Guest pmcgroine Posted August 3, 2001 Posted August 3, 2001 I've been reviewing some of the posts re: FSAs. Could someone please let me know if I'm on the right track with the following assertion: 1) If an employee has exhausted her FSA benefits prior to the end of the plan year and also terminates employment prior to the end of the plan year, her employer cannot seek reimbursement of any uncollected "premiums" she would have otherwise paid. (e.g., Assume the FSA has a calendar year plan year, and ER is permitted to make bi-weekly deductions from EE's "salary" to cover the EE's contributions to the plan. In January EE incurs $1500 in eligible medical expenses, the maximum allowed under the plan and terminates her employment in June. The ER may not deduct her remaining contributions due the plan from her last paycheck.) Right or wrong? Could the plan document affect the ER's right to recoup losses?
Mary C Posted August 3, 2001 Posted August 3, 2001 According to the regs, the employer has to be "at risk" for the full amount from the first day of the plan year and cannot recoup any amounts they may have reimbursed the employee over the amount the employee contributed if the employee should terminate employment.
Guest wwcpa Posted November 7, 2002 Posted November 7, 2002 I understand the "at risk" component but I have seen plans where they say the will withhold from the final paycheck? It seems like the employer is already at risk for expenses of the plan? Also - would benefits paid out to an employee in excess of his/her contributions to the plan be taxable to the employee? It seems like this creates a way an employee to max out their election - plan a major surgery early in the year; collect the reimbursement and quit.
papogi Posted November 7, 2002 Posted November 7, 2002 You can't withhold an amount from the last paycheck to cover the employee's potential loss based on the claims history of the terminating employee [125-2 Q-7(B)(2)]. Benefits paid in excess of premiums collected are not taxable to the employee. The IRS sees an FSA as a form of insurance. That's why there needs to be risk-shifting, that's why premiums paid cannot be tied to claims experience, and that's how Section 105 allows the benefits (regardless if they exceed premiums) to be non-taxable to the employee. You are right that an FSA-savvy employee can abuse the system. They can with their regular health or dental coverage, as well. It's just the nature of something that has principles of insurance tied into it. In the end, employers always have forfeitures, and they always "make money" by offering an FSA.
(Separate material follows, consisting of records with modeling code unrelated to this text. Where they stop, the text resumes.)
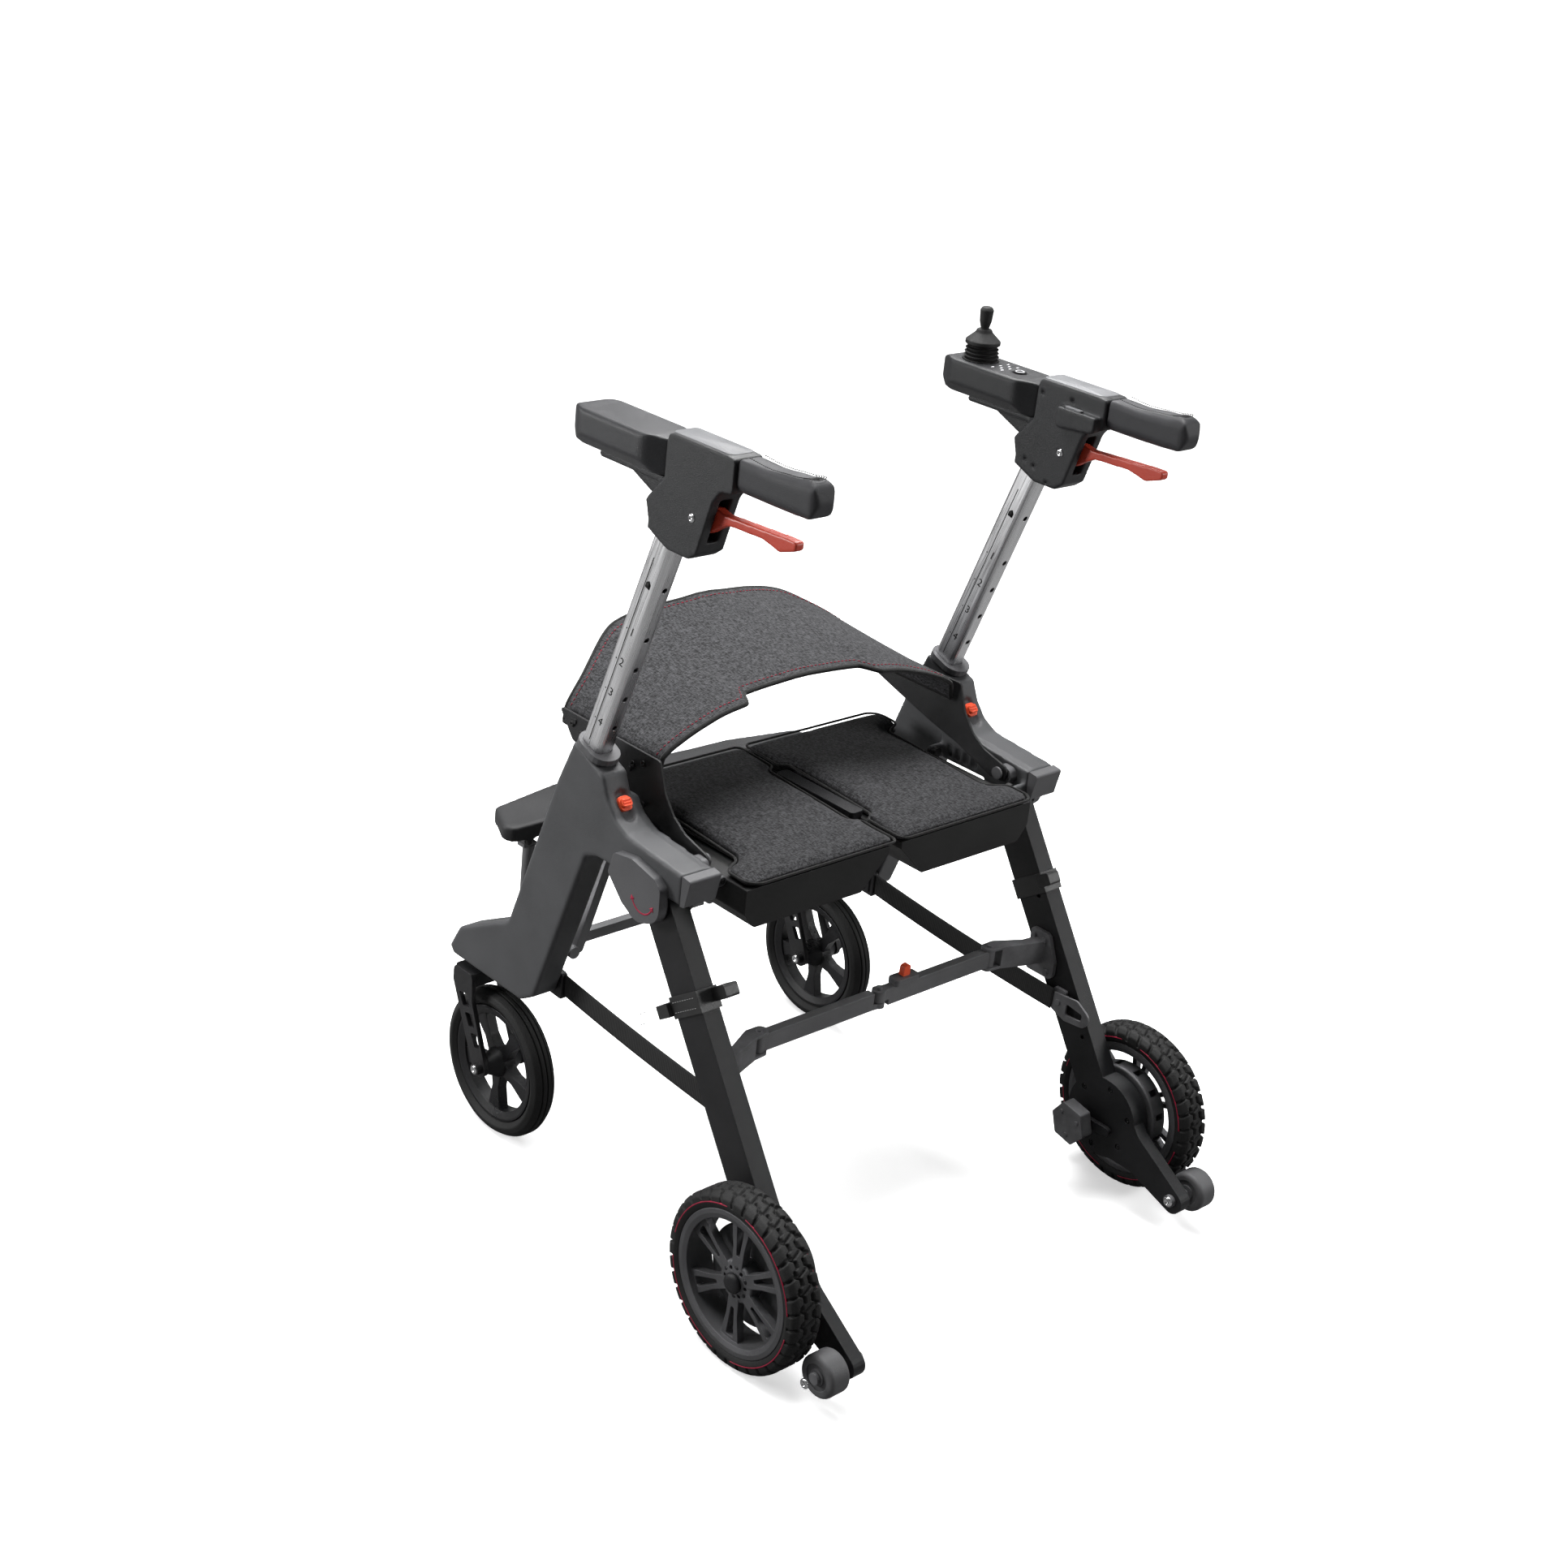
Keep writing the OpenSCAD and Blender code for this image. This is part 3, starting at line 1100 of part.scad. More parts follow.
module right_rear_link() {
  color(grey) latched_link();
}
module release_lever() {
  color(orange) release_solid();
}
module left_front_link() {
  color(grey) front_link(true);
}
module right_front_link() {
  color(grey) other_side() front_link(false);
}
module left_foot_tube() {
  color(grey) foot_tube();
}
module right_foot_tube() {
  color(grey) other_side() foot_tube();
}
module left_foot_board() {
  color(charcoal) foot_board(true);
}
module right_foot_board() {
  color(charcoal) other_side() foot_board(false);
}
module joystick_gimbal() {
  color(silver) gimbal_solid();
}
module joystick() {
  color(black) joystick_stick();
}
module joystick_bellows() {
  color(black) bellows_solid();
}
module power_button() {
  color(black) power_key();
}
module thumb_button() {
  color(black) other_side() thumb_key();
}

left_side_frame();
right_side_frame();
left_frame_trim();
right_frame_trim();
left_slide_latch();
right_slide_latch();
left_upright_tube();
right_upright_tube();
left_head();
right_head();
left_arm_pad();
right_joystick_box();
left_grip();
right_grip();
left_brake_lever();
right_brake_lever();
left_rear_leg();
right_rear_leg();
left_drive_rim();
right_drive_rim();
left_drive_tyre();
right_drive_tyre();
left_roller();
right_roller();
left_caster_fork();
right_caster_fork();
left_caster_rim();
right_caster_rim();
left_caster_tyre();
right_caster_tyre();
left_back_plate();
right_back_plate();
left_leg_fittings();
right_leg_fittings();
left_freewheel_lever();
right_freewheel_lever();
left_strut();
right_strut();
left_strap();
right_strap();
left_seat_tray();
right_seat_tray();
left_seat_pad();
right_seat_pad();
fold_handle();
back_band();
left_rear_link();
right_rear_link();
release_lever();
left_front_link();
right_front_link();
left_foot_tube();
right_foot_tube();
left_foot_board();
right_foot_board();
joystick_gimbal();
joystick();
joystick_bellows();
power_button();
thumb_button();
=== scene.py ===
# %% [markdown]
# A motorised walking frame with a folding seat. The imported CAD model is the fixed frame, and this file
# gives it its looks: mouldings with soft corners, tyres with tread, stuffed pads, a felt backrest band,
# webbing, stitching, screws and markings. It is a lesson in short cells, and most cells print what they made.

# %% Load the frame
import json
import math

import bmesh
import bpy
import numpy as np
from mathutils import Matrix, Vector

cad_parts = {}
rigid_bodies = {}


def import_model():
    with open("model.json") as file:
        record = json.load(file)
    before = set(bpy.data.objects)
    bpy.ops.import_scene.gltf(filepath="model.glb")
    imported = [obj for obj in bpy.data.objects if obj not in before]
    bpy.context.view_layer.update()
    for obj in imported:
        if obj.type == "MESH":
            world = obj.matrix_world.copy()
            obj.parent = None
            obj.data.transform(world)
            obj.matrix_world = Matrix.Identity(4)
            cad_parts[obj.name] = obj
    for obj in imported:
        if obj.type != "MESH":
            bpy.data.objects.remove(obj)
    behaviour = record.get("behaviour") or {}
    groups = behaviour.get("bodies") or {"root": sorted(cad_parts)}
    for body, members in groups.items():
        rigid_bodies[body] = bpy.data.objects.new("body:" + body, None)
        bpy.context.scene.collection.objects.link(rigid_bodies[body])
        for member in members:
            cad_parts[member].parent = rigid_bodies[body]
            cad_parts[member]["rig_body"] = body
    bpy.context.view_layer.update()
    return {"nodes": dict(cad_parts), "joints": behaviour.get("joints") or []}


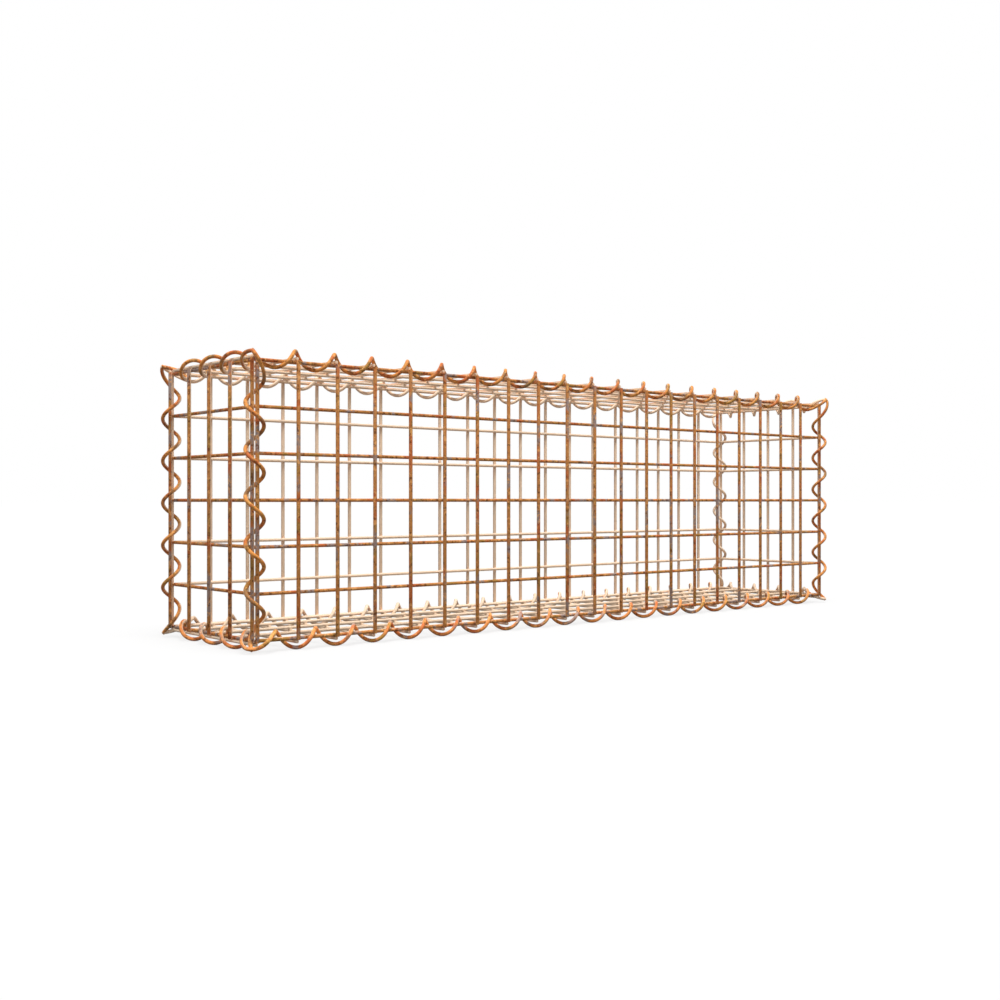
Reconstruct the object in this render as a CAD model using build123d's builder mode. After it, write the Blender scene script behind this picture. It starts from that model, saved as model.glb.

david rigby Posted November 7, 2002 Posted November 7, 2002 That is correct. In other words, both the employee and the employer have to be "at risk", which the essential element in insurance. That characteristic is the underlying reason for flex accounts in the first place. I'm a retirement actuary. Nothing about my comments is intended or should be construed as investment, tax, legal or accounting advice. Occasionally, but not all the time, it might be reasonable to interpret my comments as actuarial or consulting advice.